After the backlash over the rollout of the Common Core math and English standards, state officials have been careful to point out that the new social studies guidelines say what students should learn, but leave it to districts and schools to decide what materials and methods to use.

Still, the state has commissioned a group of teachers to create new model social studies units for every grade that will include guiding questions, key documents, and projects to test students’ understanding, said S.G. Grant, dean of the graduate education school at Binghamton University, who is helping lead the project. The units should be ready next June, he said.

Meanwhile, the city gathered about 40 teachers this summer to help update its social studies course outlines for kindergarten through eighth grade to match the new state framework. (City officials said high school outlines would come later.)

The outlines show what information students must learn at different points in the year. For example, the fourth-grade outline says students should study New York’s geography in September, its Native American groups in October, and its colonial period through December.

The teachers also started revamping the packages of classroom materials that go along with the outlines. They found new historical documents, added more writing exercises, and redesigned lessons so that students research and debate more and listen to lectures less, said teacher Jeanne Powers, who helped create the materials.

“It’s about giving them activities that deepen their understanding,” said Powers, who teaches second grade at P.S. 22 in Queens.

City officials said they expect to complete the materials tied to the first social studies units this fall (each grade covers four to seven units per year). A full year’s worth of materials will not be ready until next school year.

All the recent attention to social studies, however, follows a steady decline of its stature in schools.
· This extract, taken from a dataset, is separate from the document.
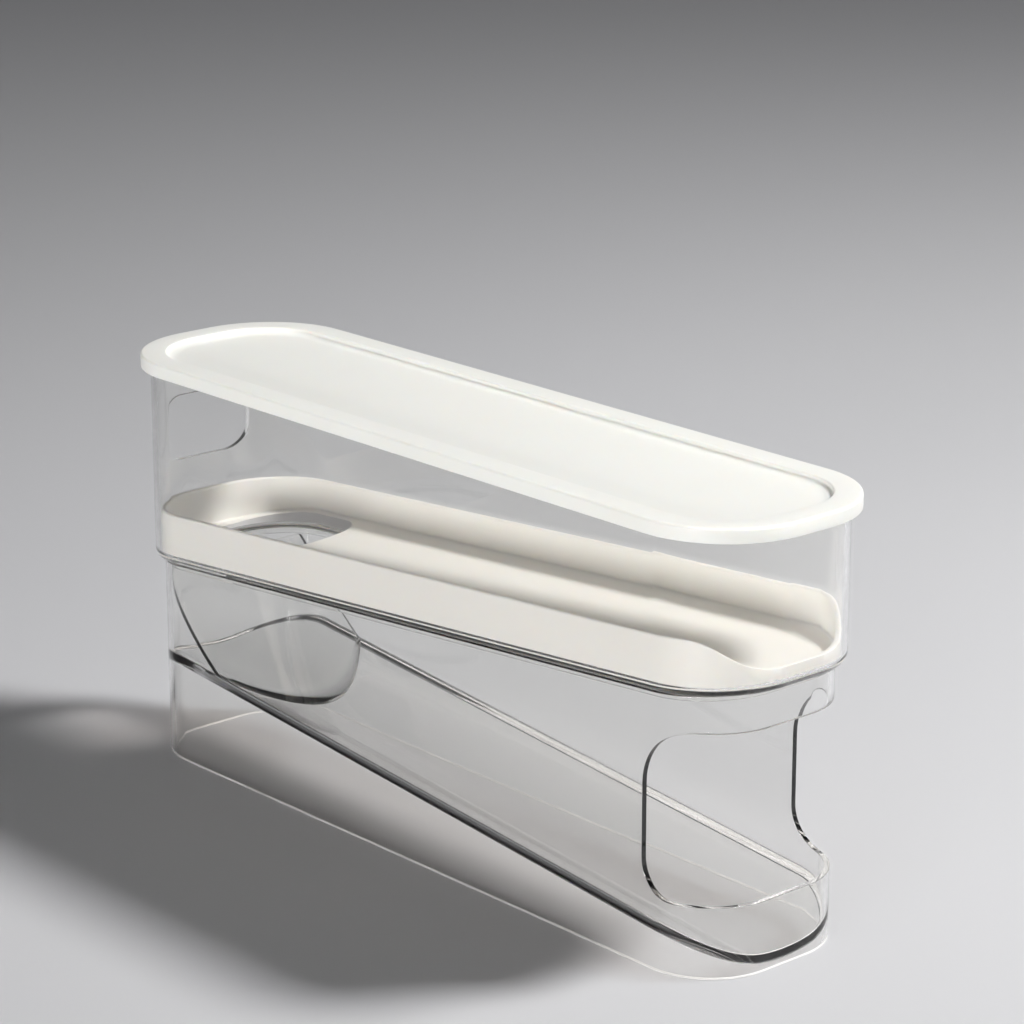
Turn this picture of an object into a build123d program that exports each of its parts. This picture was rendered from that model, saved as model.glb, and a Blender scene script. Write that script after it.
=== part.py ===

First, the federal No Child Left Behind law required state tests in English, math and science, but not social studies. Then, New York got rid of its own middle-school social studies tests. Now, some social studies teachers are rated on how well their students do on the annual math and English exams.

The result is that schools reserve less time for non-tested subjects like social studies, while some social studies teachers feel forced to carve out part of their class time to prepare students for tested subjects like reading, teachers say. Some history can be covered during reading class, they add, but not as thoroughly as in history class.

By high school, students must pass two history exams to graduate, though policymakers have proposed letting students who pursue a special diploma skip one of those tests. Either way, those exams won’t be tied to the new social studies guidelines until 2018, leaving teachers with less of an incentive to switch to them right away.

“Whatever’s tested is what’s going to be taught,” said Nick Lawrence, who teaches eighth-grade social studies at the East Bronx Academy for the Future. “Even if there’s a huge push against that idea, that’s what the end result is.”

Fariña rejected that argument Wednesday, saying that social studies can train students to analyze and reason in ways that will help them on the state tests. Also, students will have a hard time passing their graduation exams if they have never taken social studies before high school, she said.

But, she suggested, the value of social studies outweighs concerns about test scores.

“We have to teach social studies because it’s the right thing to do,” she said.